Tracing the pass-through matters because it tells a planner where and when a global price becomes a local cost. The barrel moves in June; the effect arrives in stages, each with its own lag and its own amplifier. Reading the stages in order is the difference between anticipating a cost-of-living move and being surprised by one.

Stage one: freight and the cost of distance

The first transmission is freight. A landlocked economy pays for distance, and distance is paid in diesel. When crude moves, the cost of trucking goods up the corridors from the ports moves with it. Discounted crude eases that bill; a spike widens it. Because almost everything on a Botswana shelf has travelled a long road to get there, freight is the amplifier that spreads a single energy move across the entire basket of goods, from building materials to bread.

For operators, this is the stage to watch first, because it moves fast. Logistics contracts written when crude is cheap look very different when it is not, and the lead time on that change is short. A retailer in Gaborone or a wholesaler in Francistown feels the freight effect before almost anything else, which makes it the early-warning indicator of where the rest of the basket is heading.

For a landlocked economy, the fuel price is a freight price in disguise.

Stage two: food and the inputs farmers buy

The second transmission is food. Energy feeds into agriculture twice – through the fuel that runs machinery and transport, and through fertiliser, whose production is energy-intensive. A crude move therefore reaches the maize meal and the vegetable shelf with a lag, working through the cost of growing and moving food before it arrives at the till. Softer energy gives food prices room to settle; a sustained spike pushes them the other way, slowly but broadly.

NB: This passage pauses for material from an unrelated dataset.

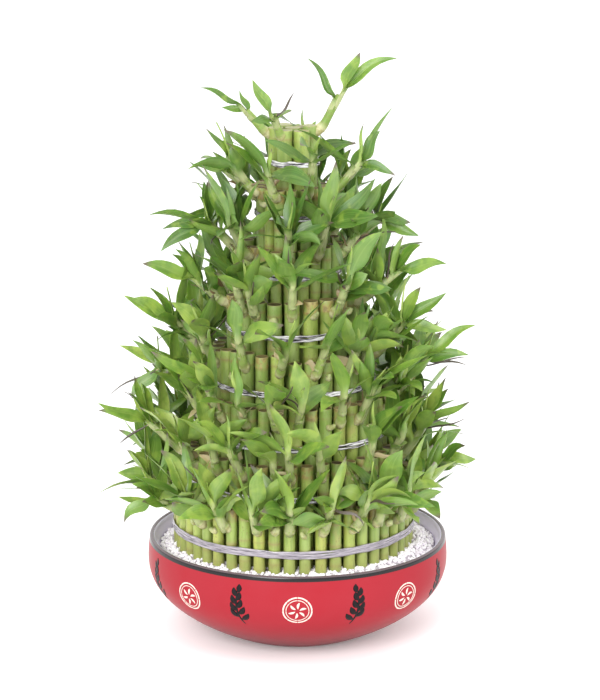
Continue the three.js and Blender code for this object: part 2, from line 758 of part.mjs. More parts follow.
layOutTiers();
const wellRadius = (TIERS.at(-1).reach + GAP) / Math.cos(Math.PI / BOWL_SIDES);

const luckyBamboo = new THREE.Group();
luckyBamboo.add(piece('bowl', bowlGeometry(), GLAZE));
luckyBamboo.add(piece('gravel', gravelGeometry(wellRadius), GRIT));
luckyBamboo.add(tower());

export default luckyBamboo;
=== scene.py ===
# %% [markdown]
# Lucky bamboo in a glazed bowl. The plant is a tower of cut canes in eight tiers. Each tier is held
# by a band of clear tape, and a leafy shoot grows from the node under the top of many canes.
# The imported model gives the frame: the pieces here stand where its nodes stand, and replace them
# with round canes, sheathed shoots, arched leaves, loose grit and a fine glazed bowl.

# %% Load the frame
import math
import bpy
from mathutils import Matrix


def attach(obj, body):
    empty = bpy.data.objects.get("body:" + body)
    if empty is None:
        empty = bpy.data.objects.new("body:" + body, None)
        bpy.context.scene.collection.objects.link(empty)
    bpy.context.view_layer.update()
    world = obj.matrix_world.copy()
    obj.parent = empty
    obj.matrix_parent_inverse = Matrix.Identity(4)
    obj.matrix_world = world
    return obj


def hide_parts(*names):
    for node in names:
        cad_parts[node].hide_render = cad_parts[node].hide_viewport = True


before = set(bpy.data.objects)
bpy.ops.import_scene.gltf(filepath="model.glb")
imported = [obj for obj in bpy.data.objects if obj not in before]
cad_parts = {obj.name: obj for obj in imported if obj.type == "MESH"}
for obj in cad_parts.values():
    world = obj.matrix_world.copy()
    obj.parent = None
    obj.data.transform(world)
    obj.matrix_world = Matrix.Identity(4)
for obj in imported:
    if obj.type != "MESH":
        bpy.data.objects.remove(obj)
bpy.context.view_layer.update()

from types import SimpleNamespace

import bpy
import numpy as np

NODES = sorted(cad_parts)

# %% [markdown]
# Lengths below are in millimetres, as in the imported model, and a mesh is scaled to metres when it
# is made. Colours are written as sRGB hex values, because that is how a colour is read off a
# swatch, and one function turns them into the linear values that Blender's shaders expect.

# %% Units and colours
MM = 0.001
DEGREE = math.pi / 180


def linear(hex_colour, alpha=1.0):
    """sRGB hex to linear RGBA: c / 12.92 up to 0.04045, and ((c + 0.055) / 1.055) ** 2.4 above it."""
    parts = [int(hex_colour[i:i + 2], 16) / 255 for i in (1, 3, 5)]
    return tuple(c / 12.92 if c <= 0.04045 else ((c + 0.055) / 1.055) ** 2.4 for c in parts) + (alpha,)


def smooth(value):
    """The S curve 3v^2 - 2v^3 of a value held between 0 and 1."""
    held = np.clip(value, 0, 1)
    return held * held * (3 - 2 * held)


# %% [markdown]
# Every surface here is a grid of points: rows along the piece and columns round it. The faces of a
# grid follow from its size alone, so one function numbers them for any piece. Many bodies of the
# same grid, such as all leaves of a tier, are worked out in one array and joined in one mesh. Most
# bodies are closed at both ends by a fan of triangles to a point in the middle.

# %% Meshes from grids
NO_QUADS = np.zeros((0, 4), int)
NO_TRIANGLES = np.zeros((0, 3), int)


def even_angles(count):
    """So many angles evenly round a circle."""
    return 2 * np.pi * np.arange(count) / count


def ring_quads(rows, columns, close_rows=False):
    """Quads of a grid whose columns close on themselves. They face outwards where the columns run
    anticlockwise about the direction of the rows."""
    last = rows if close_rows else rows - 1
    row, column = np.meshgrid(np.arange(last), np.arange(columns), indexing="ij")
    above = (row + 1) % rows
    beside = (column + 1) % columns
    here, next_ = row * columns, above * columns
    return np.stack([here + column, here + beside, next_ + beside, next_ + column], -1).reshape(-1, 4)


def fan(start, columns, middle):
    """Triangles from the point in the middle to the row of columns that is numbered from start."""
    column = np.arange(columns)
    return np.stack([np.full(columns, middle), start + column, start + (column + 1) % columns], -1)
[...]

Botswana, which imports a large share of its food, feels this stage twice over – through its own farm costs and through the prices set by suppliers across the border who face the same energy map. The pass-through is regional as much as local, which means a planner has to watch not only domestic diesel but the input costs of the economies Botswana buys its food from. Food is the slow stage, and the broad one.

Cheap energy is slow good news for the food shelf, and dear energy is slow bad news.

Stage three: retail and the household

The final stages are retail and the household budget. By the time freight and food costs have moved, retailers either absorb the change in their margins or pass it to shoppers in Gaborone and Maun. The household feels the full sum of every prior stage at once, which is why energy shocks read as broad cost-of-living moves rather than as fuel stories. The barrel was discounted in June; whether that saving reaches the till depends on how cleanly each stage passes it along, and on whether competition forces retailers to hand it on rather than keep it.

This is also where policy can intervene most visibly, through fuel levies, regulated prices and the timing of pass-through. But intervention works best when it is informed by the map rather than reacting to the final stage in isolation. A household that sees only the shelf price is reading the last line of a long calculation.

The household pays the whole map at the end, all stages added together.

The so-what for Botswana is that an energy pass-through map is a forecasting instrument, not a curiosity. Because the country imports its fuel and much of its food, it sits downstream of every global crude move, and the only question is how long the journey takes and how much each stage amplifies it. Reading the map lets policymakers, retailers and households anticipate where a barrel priced in June will surface in a basket priced in the months after – and plan for the move deliberately rather than be caught by it at the till.